Behaving in a truly divine manner, on an earth still in the clutches of violence, means not dominating humans, not overwhelming them with supernatural power, it means not terrifying and astonishing them in turn, through the sufferings and blessings one can confer; it means not creating difference between doubles and not taking part in their disputes.(p234)
(Quotes courtesy of Brian McLaren from the Book ‘Things hidden since the foundation of the world’ by Rene Girard)

Saturday, March 3, 2012

Mark 8:31-38


“If any want to become my followers, let them deny themselves and take up their cross and follow me.” Mark 1:34

What did Jesus mean?

What do we think he meant?

What is the common or dominant view?

Could it mean something else?

Before we take up our cross we have to deny ourselves. What could this mean? Some have interpreted this to mean that they have to give up their right to everything in life, to even hate themselves, to put up with everything.

We have to lay something aside. What could we be asked to lay aside? Perhaps a certain way of thinking or certain ways of thinking, perhaps lay them down in order to take up another.
  
Peter confesses to Jesus that he believes that Jesus is the Messiah. Jesus again warns his disciples not to tell anyone about him. When Jesus starts to speak about the future and the suffering he will endure, Peter takes him aside to stop Jesus talking such nonsense. This cannot happen to the Messiah. It’s going to be all up, up, up to glory from here on. But Jesus rebukes Peter, saying, “Get behind me Satan.”

Rather than up, up, up is it more about down, down, down?  Rather than inviting us on an upwardly journey Jesus seems to be inviting us to grow down to a way of being, a way of being that he models. Not a godlike way of being but a human way of being – to real humanness. To be the best human being. We are to follow his example, that is to lay down our life, set it aside, and take up our cross and follow Jesus.

As I reflect on the words “Get behind me Satan” I wonder whether Satan could be a name for all that is bad about humanity?  Could Satan stand for the down ward pull of humanity? All that robs us of living together in harmony, peace, equitably?

Do we then need to lay aside the ways of Satan and then follow Jesus by taking up the cross?

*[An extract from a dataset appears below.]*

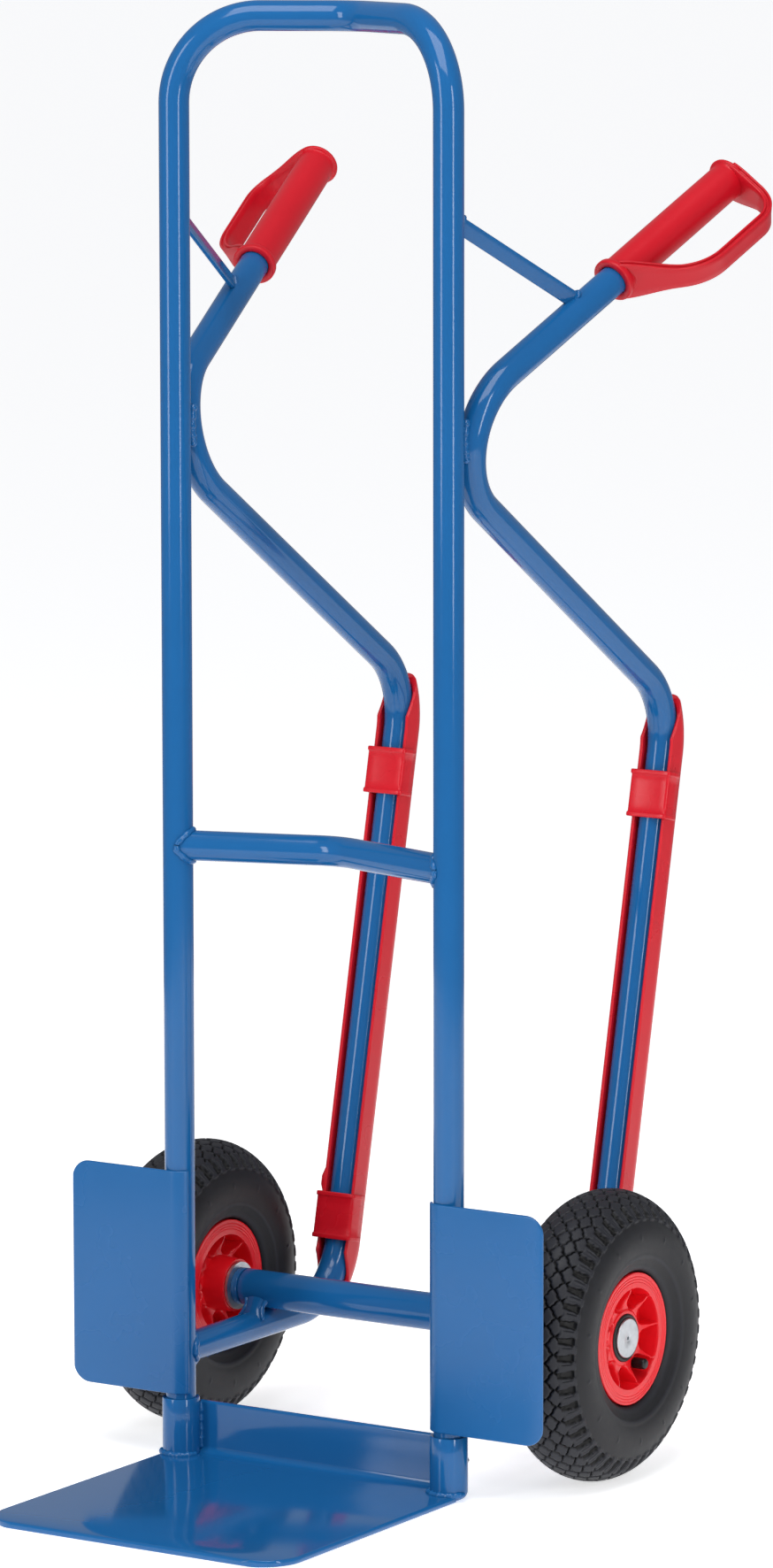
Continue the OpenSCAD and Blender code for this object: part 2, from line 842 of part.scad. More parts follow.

What the cross meant for Jesus illuminates what the cross means for us. Jesus dramatically changes the story. Deepak Chopra says that, ‘With the death of Jesus comes the death of the old way of thinking. With the resurrection comes the birth of the new way of thinking.’ The old way of thinking and acting killed Jesus but was unable to stop him from rising to life again. Being born again does entail a death.

First of all we determine to lay aside the old way of thinking and then taking up the cross each of us is involved in putting to death that old thinking. So that human beings can discover a much richer level of humanity to live by. Deepak Chopra suggests that in these days it may mean a shift from consumption to relationship, from valuing my life over yours to valuing that which gives life to you and not just thinking of myself.

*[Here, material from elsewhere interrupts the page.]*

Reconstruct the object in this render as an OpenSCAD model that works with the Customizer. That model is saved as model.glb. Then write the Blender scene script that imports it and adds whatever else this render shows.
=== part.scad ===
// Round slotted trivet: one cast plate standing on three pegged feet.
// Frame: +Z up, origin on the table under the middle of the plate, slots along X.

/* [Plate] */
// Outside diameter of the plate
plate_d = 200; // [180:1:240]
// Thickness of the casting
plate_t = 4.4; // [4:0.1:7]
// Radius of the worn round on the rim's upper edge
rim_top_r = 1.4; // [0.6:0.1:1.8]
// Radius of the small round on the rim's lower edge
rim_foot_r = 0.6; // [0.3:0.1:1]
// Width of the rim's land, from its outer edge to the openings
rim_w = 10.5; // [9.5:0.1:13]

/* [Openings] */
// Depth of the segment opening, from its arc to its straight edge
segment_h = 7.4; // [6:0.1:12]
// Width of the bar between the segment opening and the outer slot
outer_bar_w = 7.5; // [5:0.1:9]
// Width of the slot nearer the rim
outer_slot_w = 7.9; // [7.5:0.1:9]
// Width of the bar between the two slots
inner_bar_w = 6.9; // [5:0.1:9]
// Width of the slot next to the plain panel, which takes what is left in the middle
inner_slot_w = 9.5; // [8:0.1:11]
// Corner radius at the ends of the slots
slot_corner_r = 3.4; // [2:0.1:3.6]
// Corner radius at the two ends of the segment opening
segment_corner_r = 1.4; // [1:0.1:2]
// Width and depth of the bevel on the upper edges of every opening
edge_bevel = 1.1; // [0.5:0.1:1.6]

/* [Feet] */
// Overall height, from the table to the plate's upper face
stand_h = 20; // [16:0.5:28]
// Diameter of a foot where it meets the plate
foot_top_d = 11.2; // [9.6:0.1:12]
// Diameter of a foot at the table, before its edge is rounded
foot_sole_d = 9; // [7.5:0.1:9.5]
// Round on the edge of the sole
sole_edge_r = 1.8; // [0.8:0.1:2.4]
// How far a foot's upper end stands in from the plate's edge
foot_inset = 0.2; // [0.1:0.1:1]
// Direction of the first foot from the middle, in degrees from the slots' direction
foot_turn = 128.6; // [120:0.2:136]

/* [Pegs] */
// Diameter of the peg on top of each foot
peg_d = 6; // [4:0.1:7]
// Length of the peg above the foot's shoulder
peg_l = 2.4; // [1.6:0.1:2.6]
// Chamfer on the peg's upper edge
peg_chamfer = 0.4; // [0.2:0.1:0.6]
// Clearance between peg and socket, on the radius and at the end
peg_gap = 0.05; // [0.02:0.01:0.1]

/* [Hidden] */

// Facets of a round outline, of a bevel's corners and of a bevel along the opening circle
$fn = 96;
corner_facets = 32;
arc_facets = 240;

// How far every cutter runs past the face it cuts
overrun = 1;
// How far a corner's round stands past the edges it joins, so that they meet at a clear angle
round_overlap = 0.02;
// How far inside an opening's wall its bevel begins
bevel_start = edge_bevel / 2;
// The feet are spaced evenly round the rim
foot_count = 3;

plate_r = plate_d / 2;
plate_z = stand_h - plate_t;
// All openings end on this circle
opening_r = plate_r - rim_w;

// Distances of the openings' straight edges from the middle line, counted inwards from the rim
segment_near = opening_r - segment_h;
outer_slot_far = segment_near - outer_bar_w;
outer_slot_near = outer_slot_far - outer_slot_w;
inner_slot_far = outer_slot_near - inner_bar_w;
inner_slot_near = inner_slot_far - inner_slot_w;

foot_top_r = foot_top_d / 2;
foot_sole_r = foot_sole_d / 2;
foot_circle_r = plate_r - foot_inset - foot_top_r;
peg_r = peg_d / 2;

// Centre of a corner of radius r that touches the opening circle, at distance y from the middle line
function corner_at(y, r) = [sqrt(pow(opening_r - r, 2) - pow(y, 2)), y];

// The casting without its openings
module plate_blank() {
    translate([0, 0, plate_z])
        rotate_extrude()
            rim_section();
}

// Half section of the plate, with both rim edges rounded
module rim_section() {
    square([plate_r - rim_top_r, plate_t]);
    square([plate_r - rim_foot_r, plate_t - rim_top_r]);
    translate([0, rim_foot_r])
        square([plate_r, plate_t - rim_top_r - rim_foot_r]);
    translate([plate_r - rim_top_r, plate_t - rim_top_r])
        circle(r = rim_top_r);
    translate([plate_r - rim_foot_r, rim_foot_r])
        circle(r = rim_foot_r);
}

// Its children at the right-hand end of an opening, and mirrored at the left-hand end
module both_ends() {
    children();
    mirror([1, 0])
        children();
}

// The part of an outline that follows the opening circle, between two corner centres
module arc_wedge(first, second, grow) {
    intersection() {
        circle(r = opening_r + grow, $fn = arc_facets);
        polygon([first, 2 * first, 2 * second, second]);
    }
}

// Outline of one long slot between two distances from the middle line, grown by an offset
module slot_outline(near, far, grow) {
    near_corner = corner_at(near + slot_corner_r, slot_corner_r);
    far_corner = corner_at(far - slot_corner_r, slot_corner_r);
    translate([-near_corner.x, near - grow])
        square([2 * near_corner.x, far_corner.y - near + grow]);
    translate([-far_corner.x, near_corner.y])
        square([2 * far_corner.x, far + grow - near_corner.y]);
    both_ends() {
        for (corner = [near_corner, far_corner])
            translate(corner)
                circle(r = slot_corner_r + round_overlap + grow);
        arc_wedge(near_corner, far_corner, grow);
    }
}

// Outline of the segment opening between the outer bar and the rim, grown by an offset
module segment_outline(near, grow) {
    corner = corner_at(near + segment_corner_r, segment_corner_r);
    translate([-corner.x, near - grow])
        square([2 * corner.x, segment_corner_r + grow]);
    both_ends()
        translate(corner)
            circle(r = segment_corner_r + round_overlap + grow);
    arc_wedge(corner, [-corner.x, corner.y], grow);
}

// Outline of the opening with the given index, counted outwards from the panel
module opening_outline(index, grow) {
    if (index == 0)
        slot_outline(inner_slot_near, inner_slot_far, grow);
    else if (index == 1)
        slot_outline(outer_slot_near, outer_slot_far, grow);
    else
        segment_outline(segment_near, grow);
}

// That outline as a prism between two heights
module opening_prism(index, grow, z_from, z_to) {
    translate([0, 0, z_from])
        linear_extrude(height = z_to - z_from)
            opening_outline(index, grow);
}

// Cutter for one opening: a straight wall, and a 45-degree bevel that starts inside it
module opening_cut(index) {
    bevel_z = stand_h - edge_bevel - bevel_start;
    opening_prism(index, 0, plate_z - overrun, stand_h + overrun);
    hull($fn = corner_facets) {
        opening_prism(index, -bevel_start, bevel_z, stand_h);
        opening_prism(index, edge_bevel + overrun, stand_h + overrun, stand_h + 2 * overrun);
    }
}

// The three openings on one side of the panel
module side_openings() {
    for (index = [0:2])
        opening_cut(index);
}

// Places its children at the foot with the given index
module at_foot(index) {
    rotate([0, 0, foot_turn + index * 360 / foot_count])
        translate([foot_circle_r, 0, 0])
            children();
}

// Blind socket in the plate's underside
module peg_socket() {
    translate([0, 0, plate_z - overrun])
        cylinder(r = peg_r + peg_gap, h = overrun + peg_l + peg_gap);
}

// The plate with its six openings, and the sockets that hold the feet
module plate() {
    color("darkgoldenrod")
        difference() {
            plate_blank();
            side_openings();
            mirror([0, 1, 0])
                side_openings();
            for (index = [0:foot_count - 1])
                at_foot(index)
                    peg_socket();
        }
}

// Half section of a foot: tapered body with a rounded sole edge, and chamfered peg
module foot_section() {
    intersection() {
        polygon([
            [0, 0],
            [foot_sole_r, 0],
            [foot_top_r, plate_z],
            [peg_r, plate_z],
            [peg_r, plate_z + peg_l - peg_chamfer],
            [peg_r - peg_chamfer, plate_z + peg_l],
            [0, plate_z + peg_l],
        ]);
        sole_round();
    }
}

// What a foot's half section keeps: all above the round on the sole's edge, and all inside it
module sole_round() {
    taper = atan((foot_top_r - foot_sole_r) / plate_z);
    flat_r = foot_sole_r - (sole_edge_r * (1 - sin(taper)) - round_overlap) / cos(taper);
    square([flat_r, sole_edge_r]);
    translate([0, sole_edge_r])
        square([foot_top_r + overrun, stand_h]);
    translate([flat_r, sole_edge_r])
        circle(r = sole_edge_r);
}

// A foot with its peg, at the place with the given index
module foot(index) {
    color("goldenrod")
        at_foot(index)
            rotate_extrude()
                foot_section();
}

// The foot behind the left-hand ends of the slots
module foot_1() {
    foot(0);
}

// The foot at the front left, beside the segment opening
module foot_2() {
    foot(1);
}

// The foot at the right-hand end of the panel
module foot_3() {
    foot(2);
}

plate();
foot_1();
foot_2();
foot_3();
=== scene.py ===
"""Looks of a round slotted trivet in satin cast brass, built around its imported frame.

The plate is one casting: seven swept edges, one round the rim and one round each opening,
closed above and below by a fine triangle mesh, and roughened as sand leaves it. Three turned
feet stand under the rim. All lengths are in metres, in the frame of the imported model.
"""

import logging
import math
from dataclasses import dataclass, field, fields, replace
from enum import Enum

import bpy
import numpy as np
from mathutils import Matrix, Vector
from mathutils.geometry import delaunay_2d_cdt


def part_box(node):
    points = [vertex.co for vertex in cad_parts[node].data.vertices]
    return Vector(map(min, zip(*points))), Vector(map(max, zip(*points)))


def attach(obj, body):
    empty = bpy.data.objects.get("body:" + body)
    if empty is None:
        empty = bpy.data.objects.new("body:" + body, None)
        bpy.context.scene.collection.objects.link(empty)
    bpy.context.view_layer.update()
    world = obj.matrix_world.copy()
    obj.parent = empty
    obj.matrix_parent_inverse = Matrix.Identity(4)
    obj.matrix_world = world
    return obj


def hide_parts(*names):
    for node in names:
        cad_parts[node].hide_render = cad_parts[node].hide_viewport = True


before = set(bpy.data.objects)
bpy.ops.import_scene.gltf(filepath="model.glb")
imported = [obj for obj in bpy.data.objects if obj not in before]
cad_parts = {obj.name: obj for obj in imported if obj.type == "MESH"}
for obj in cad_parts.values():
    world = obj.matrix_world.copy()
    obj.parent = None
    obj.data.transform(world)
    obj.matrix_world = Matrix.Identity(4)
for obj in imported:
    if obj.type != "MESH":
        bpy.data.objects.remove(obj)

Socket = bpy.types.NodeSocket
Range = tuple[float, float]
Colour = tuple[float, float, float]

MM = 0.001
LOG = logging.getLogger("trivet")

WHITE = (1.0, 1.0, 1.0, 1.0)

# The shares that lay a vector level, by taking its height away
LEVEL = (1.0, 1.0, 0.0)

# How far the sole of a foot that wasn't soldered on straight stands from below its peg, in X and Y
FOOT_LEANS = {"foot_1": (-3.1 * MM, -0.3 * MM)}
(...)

Sarah Dylan Breuer http://www.sarahlaughed.net/lectionary/2006/03/second_sunday_i.html - In being called to follow Jesus, as his disciples, we are called to let go our power, recognise our power, our privilege and let it go- the way to abundant life leads to the cross.

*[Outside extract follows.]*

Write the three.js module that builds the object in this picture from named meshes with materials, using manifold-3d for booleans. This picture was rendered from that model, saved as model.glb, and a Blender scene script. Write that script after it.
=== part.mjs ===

We are taught to be strong, to be tough, to protect ourselves, to defend ourselves, to arm ourselves but the way of the cross is about becoming defenceless

Jesus doesn’t say take up your weapons as in arm yourself, but take up your cross, disarm yourself. Usually we have to put others down in order to elevate ourselves but with Jesus it is not that way.

Christianity is a religion for the poor but it has become a religion of the rich and controlled by the rich and powerful and what is left of value is trickled down to the poor but that is not the way it should be.

I wonder if the Christian churches have got their theology wrong regarding their theology of the cross? So often ‘the cross’ refers to the suffering and death of Jesus and is interpreted in purely sacrificial language. An execution is turned metaphorically into a sacrifice. Is there more to the meaning of the cross than this? Is there a meaning or meanings that are not so otherworldly, something done on a spiritual unseen level but rather something that we can actually participate in rather than something done on our behalf. If Jesus is the only worthy sacrifice why do we need to take up our cross?

In inviting all who want to be Jesus' followers to take up their cross he is inviting us to identify with a God who longs for a transformed world, a world of justice and non-violence.

In lent we contemplate a pre-Easter human Jesus (Borg)

Jesus doesn’t say if you want to be my disciples you need to believe certain things, but take up something, join me in something, be willing to sacrifice your life for a better world, be willing to sacrifice your life so that this becomes a better world for those marginalised and impoverished in society.